Contributor: James Larter

Financial education is a subject that is not often taught in schools. Yet it is one of the most important skills one can have right throughout life. It is crucial to start teaching your children as early as possible about money. On average, children adopt their money habits at seven years old. Here are seven tips to get them started on the road to financial savviness:

1)  Get them involved from the start

As with any skill that children learn, it is important for them to get involved and learn for themselves. They will learn from their mistakes and take these lessons through life. Show them the different prices of items at the grocery store and let them make an informed choice about which item(s) they should purchase. Show them how purchasing one item means you may not be able to buy something else. They will start to build an understanding of money using this methodology.

2)  Give them an allowance

Giving your child an allowance provides them with a measure of financial freedom. The amount that you choose to give them is up to you and you can then set the boundaries for future purchases (you can choose to give them a higher allowance as they grow up but then explain that you will make fewer purchases for them). This will provide them with the power and ability to make financial decisions about how they wish to spend their money. You can then teach them about the benefits of the next tip.

3)  Teach them about saving money

Give your child a piggy bank and let them see how their savings add up. Offer them incentives for them to save their money from the tooth fairy (tell them if they keep their $5 for three months then you will add an extra $1 to their piggy bank). They will get excited seeing their money grow and planning what to spend it on. You will quickly see a switch from instant gratification to a more measured approach to how they treat their money.

4)  Teach them about taxes, medical insurance, 401K employer contributions, etc.

If your child starts to receive an allowance in return for chores that must be completed around the house – cleaning their room, doing the dishes, laundry, mowing the lawn/landscaping, taking out the garbage/recycling, vacuuming, etc., – you can teach them that just as with any other job, there will be taxes, medical insurance costs, 401K contributions (and since you’re your child’s “employer”, provide him/her with an employer 401K “match”), etc., taken out of the “paycheck”. There are online templates that one can download and edit to create an “allowance paystub” that will take taxes and other pre-and post-tax costs out of the allowance “paycheck”.

5)  Introduce budgeting

It’s important that children understand how to budget. This will help them to understand why you can’t buy them everything they ask for each and every month. Explain the concepts of income and expenditure and show them some of the expenses you must pay for every month. You can then introduce the concept of disposable income and explain that this is the money left with which to make those “fun” purchases.

6)  Teach them about investing

This is possible for the slightly older child who understands more about the concepts of companies and organizations. Give them short, easy-to-understand lessons about how to invest money. Explain that investing money can earn far more than saving but also inform them regarding the risks involved. If they can grasp this, then get them involved in some of your investing decisions. You could even give them a limited amount of money that you are okay with potentially losing, such that they can invest it and learn via a real-world situation(s).

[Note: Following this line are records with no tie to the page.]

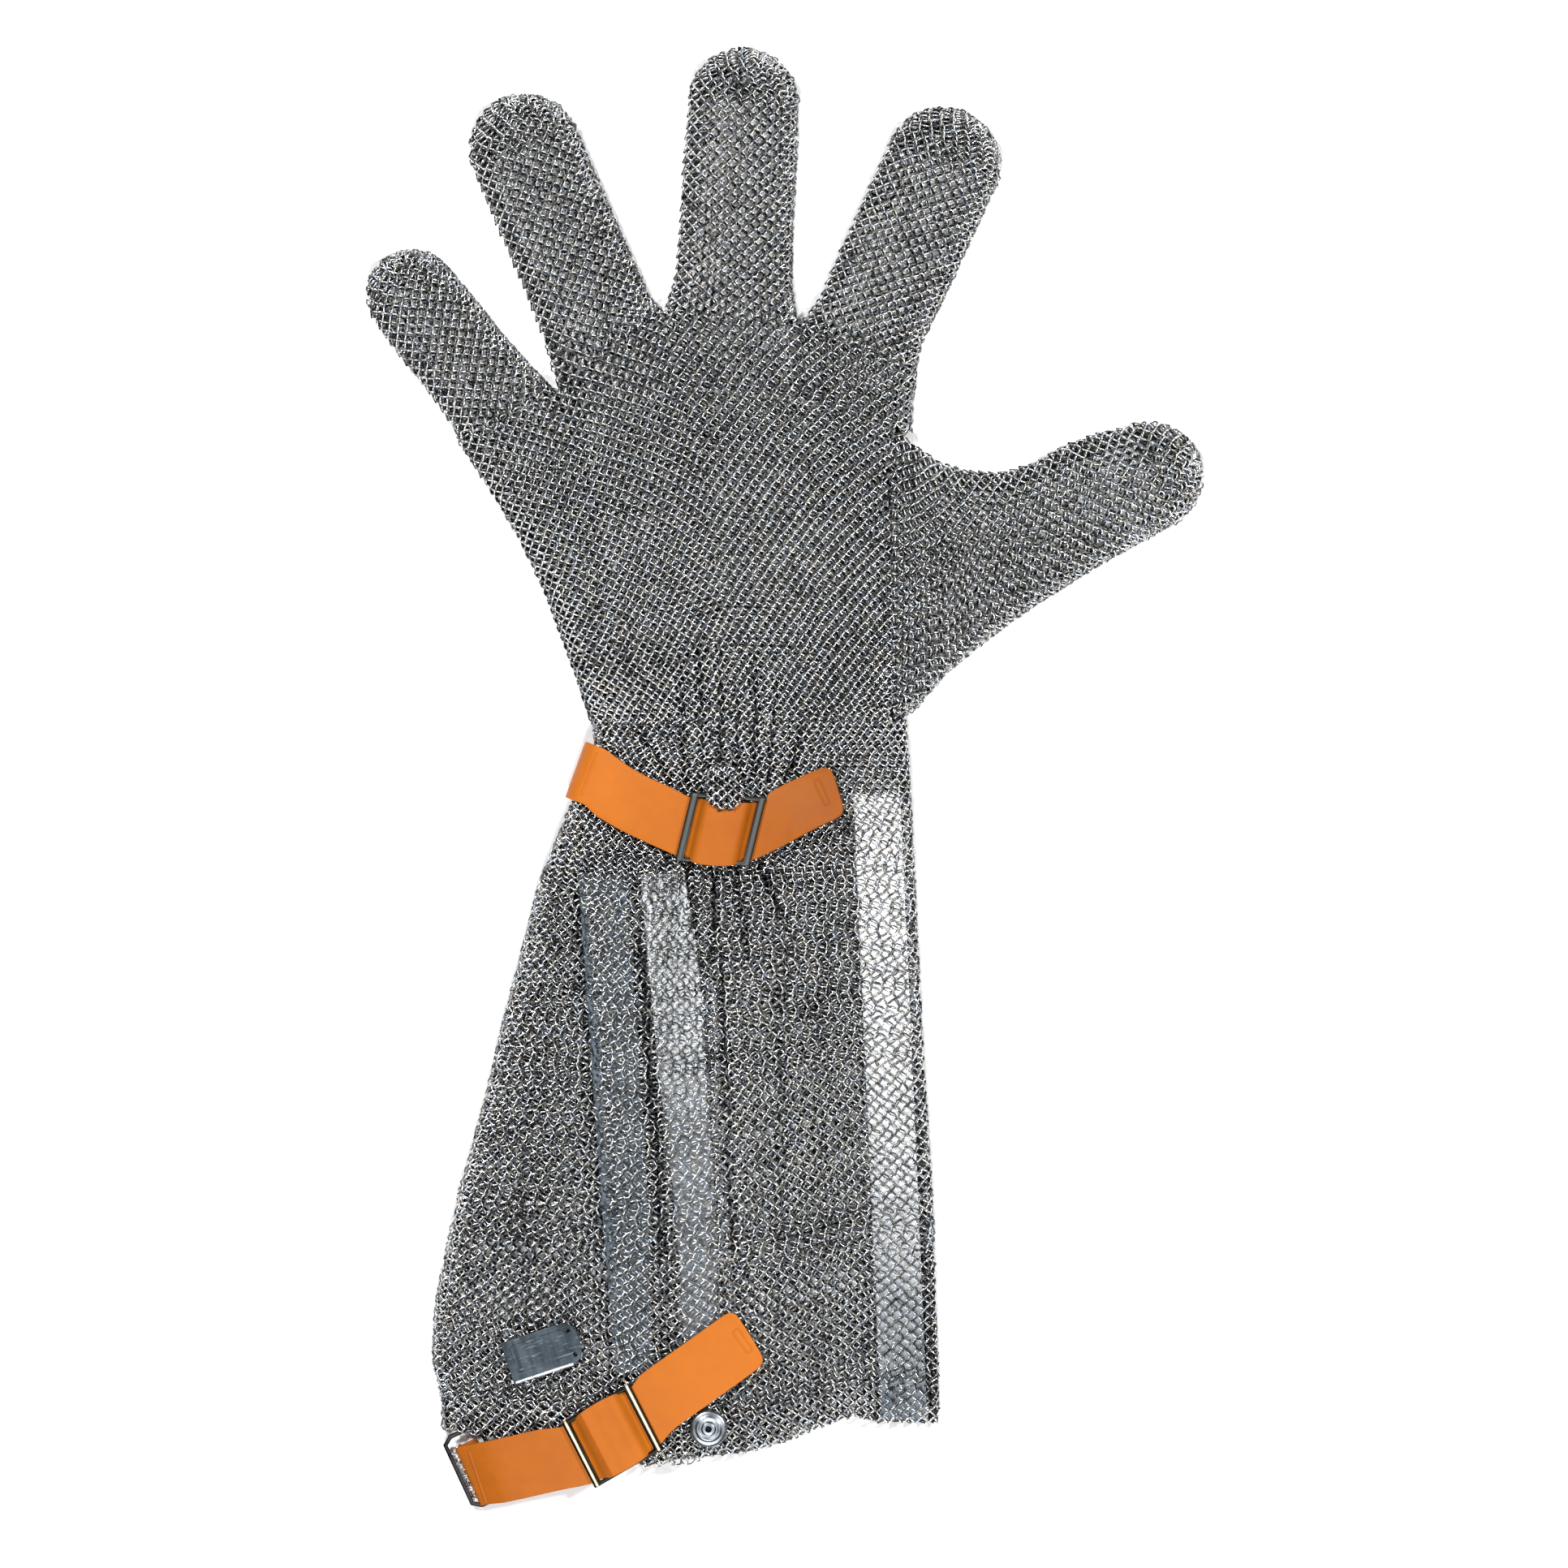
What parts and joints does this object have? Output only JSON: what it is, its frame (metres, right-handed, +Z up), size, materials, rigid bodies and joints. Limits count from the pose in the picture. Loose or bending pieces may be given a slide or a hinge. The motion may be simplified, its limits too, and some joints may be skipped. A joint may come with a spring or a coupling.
{
  "type": "chainmail glove",
  "caption": "Steel ring mesh glove lying flat on its palm side, with a long flared cuff, plastic stays in the cuff and orange straps with slide buckles.",
  "frame": {"origin": "middle of the glove's outline, on the surface it lies on", "axes": "+Y from the cuff to the fingertips, +X to the thumb's side, +Z up through the straps' side"},
  "size_m": [0.2682, 0.4703, 0.0236],
  "materials": {
    "mail_steel": "bright stainless steel wire rings",
    "stay_white": "white flexible plastic strip",
    "stay_grey": "blue-grey flexible plastic strip",
    "strap_orange": "smooth orange coated strap",
    "buckle_steel": "dark stamped steel",
    "loop_black": "black coated wire",
    "stud_steel": "pressed steel cap",
    "plate_steel": "thin dull steel plate"
  },
  "bodies": {
    "root": {"palm_mail": "mail_steel", "little_finger_mail": "mail_steel", "ring_finger_mail": "mail_steel", "middle_finger_mail": "mail_steel", "index_finger_mail": "mail_steel", "thumb_mail": "mail_steel", "cuff_mail": "mail_steel", "thumb_side_stay": "stay_white", "slit_stay": "stay_white", "outer_stay": "stay_grey", "wrist_strap": "strap_orange", "wrist_buckle": "buckle_steel", "forearm_strap": "strap_orange", "forearm_buckle": "buckle_steel", "end_loop": "loop_black", "press_stud": "stud_steel", "marking_plate": "plate_steel"}
  },
  "joints": []
}
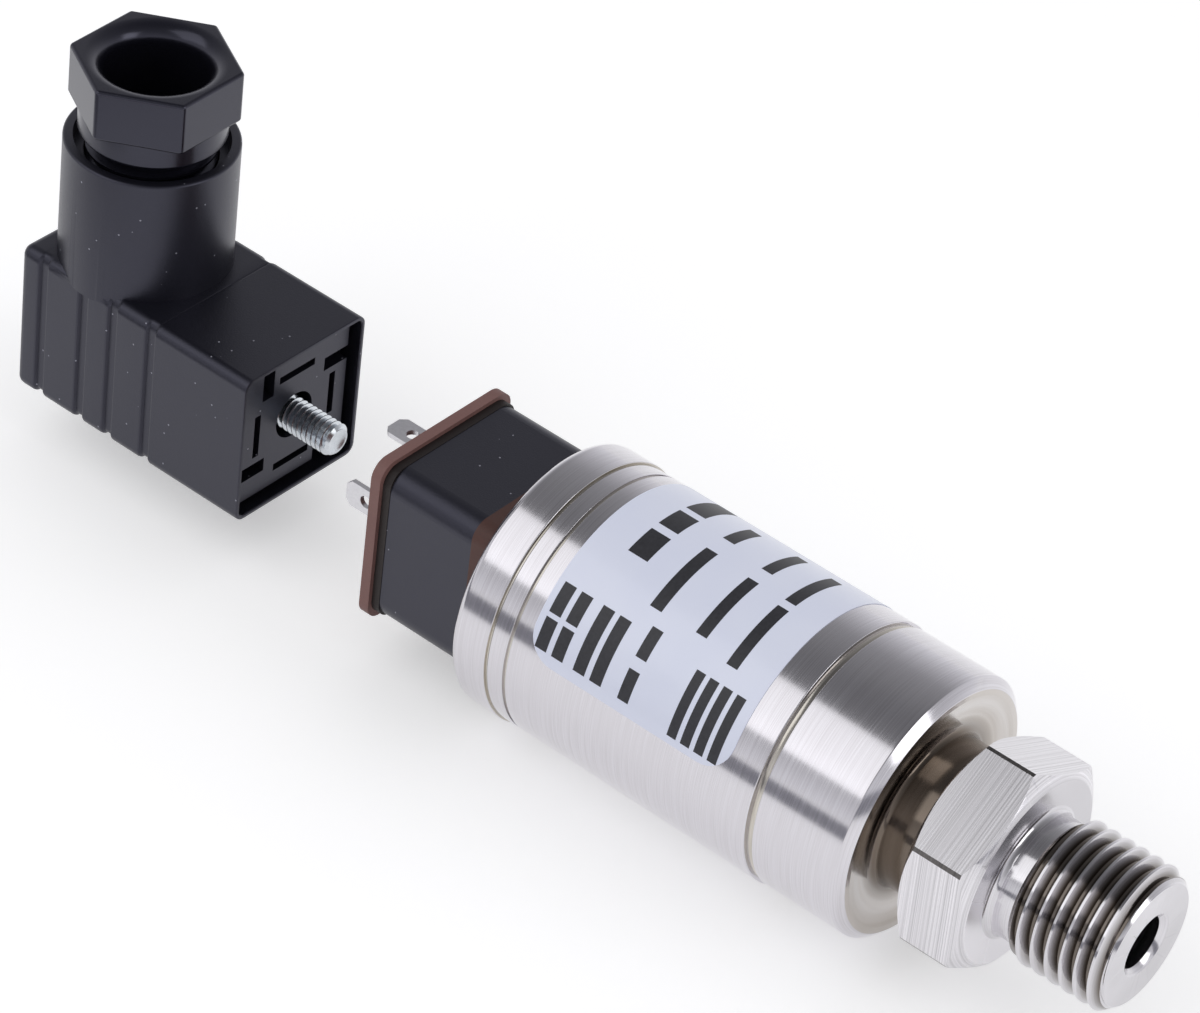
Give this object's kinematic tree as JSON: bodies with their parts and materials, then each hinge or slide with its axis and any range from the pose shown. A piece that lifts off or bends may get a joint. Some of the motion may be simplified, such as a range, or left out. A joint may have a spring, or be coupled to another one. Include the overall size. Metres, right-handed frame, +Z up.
{
  "type": "pressure transmitter",
  "caption": "Stainless pressure transmitter with threaded port, hexagon and labelled tube body; square blade connector with a pull-off angled cable plug.",
  "frame": {"origin": "on the transmitter's axis, at the sealing face of the hexagon", "axes": "+X along the axis and out of the process thread, +Z the way the plug's cable gland points, +Y to the left seen from the thread's side with +Z up"},
  "size_m": [0.127, 0.027, 0.0435],
  "materials": {
    "turned_stainless_steel": "turned and brushed",
    "printed_label_film": "gloss film",
    "black_polyamide": "moulded, fine grain",
    "brown_silicone_seal": "matte",
    "tinned_contact": "tinned, satin",
    "brass_part": "machined",
    "zinc_plated_screw": "zinc plated",
    "black_rubber": "matte",
    "alumina_ceramic": "fired, matte",
    "circuit_board": "solder mask",
    "chip_package": "moulded",
    "capacitor_sleeve": "drawn can",
    "polyimide_flex": "film",
    "wire_sleeve": "extruded sleeve",
    "grey_holder": "moulded"
  },
  "bodies": {
    "transmitter": {"process_connection": "turned_stainless_steel", "housing_tube": "turned_stainless_steel", "rear_ring": "turned_stainless_steel", "label": "printed_label_film", "sensor_seal": "black_rubber", "ceramic_sensor_cell": "alumina_ceramic", "sensor_clamp_ring": "turned_stainless_steel", "sensor_flex": "polyimide_flex", "main_circuit_board": "circuit_board", "board_chips": "chip_package", "board_capacitors": "capacitor_sleeve", "front_board_holder": "grey_holder", "rear_board_holder": "grey_holder", "signal_wires": "wire_sleeve", "base_seal": "brown_silicone_seal", "connector_base": "black_polyamide", "base_thread_insert": "brass_part", "contact_blades": "tinned_contact", "earth_blade": "tinned_contact", "base_screws": "zinc_plated_screw", "profile_gasket": "brown_silicone_seal"},
    "plug": {"plug_housing": "black_polyamide", "contact_insert": "black_polyamide", "socket_contacts": "tinned_contact", "terminal_screws": "zinc_plated_screw", "cable_grommet": "black_rubber", "screw_seal": "black_rubber"},
    "fixing_screw": {"fixing_screw": "zinc_plated_screw"},
    "thrust_washer": {"thrust_washer": "black_polyamide"},
    "gland_nut": {"gland_nut": "black_polyamide"}
  },
  "joints": [
    {"name": "plug_pull", "type": "slide", "parent": "transmitter", "child": "plug", "axis": [1, 0, 0], "range_m": [0, 0.01625]},
    {"name": "fixing_screw_turn", "type": "hinge", "parent": "plug", "child": "fixing_screw", "pos_m": [-0.1, 0, 0], "axis": [1, 0, 0], "continuous": true},
    {"name": "nut_travel", "type": "slide", "parent": "plug", "child": "thrust_washer", "axis": [0, 0, 1], "range_m": [-0.00127, 0.00254]},
    {"name": "nut_turn", "type": "hinge", "parent": "thrust_washer", "child": "gland_nut", "pos_m": [-0.1061, 0, 0.025], "axis": [0, 0, 1], "range_deg": [-360.1, 720.2]}
  ],
  "couplings": [
    {"joint": "nut_turn", "follows": "nut_travel", "rad_per_m": 4947.4}
  ]
}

7)  Set the example you wish for them to follow

Your children watch you and learn from your habits. It is incredibly important that you set a good example to show them how you manage money. If they see you budgeting and investing, then they are far more likely to follow you down this route than if they see you frittering away your hard-earned money.

Each of the above tips can be tailored for the age of your child. Obviously, younger children will have to focus on some of the basics but as they get older, you can introduce them to savings, funds, and pensions so that they learn about the impact of saving and investing as early as possible.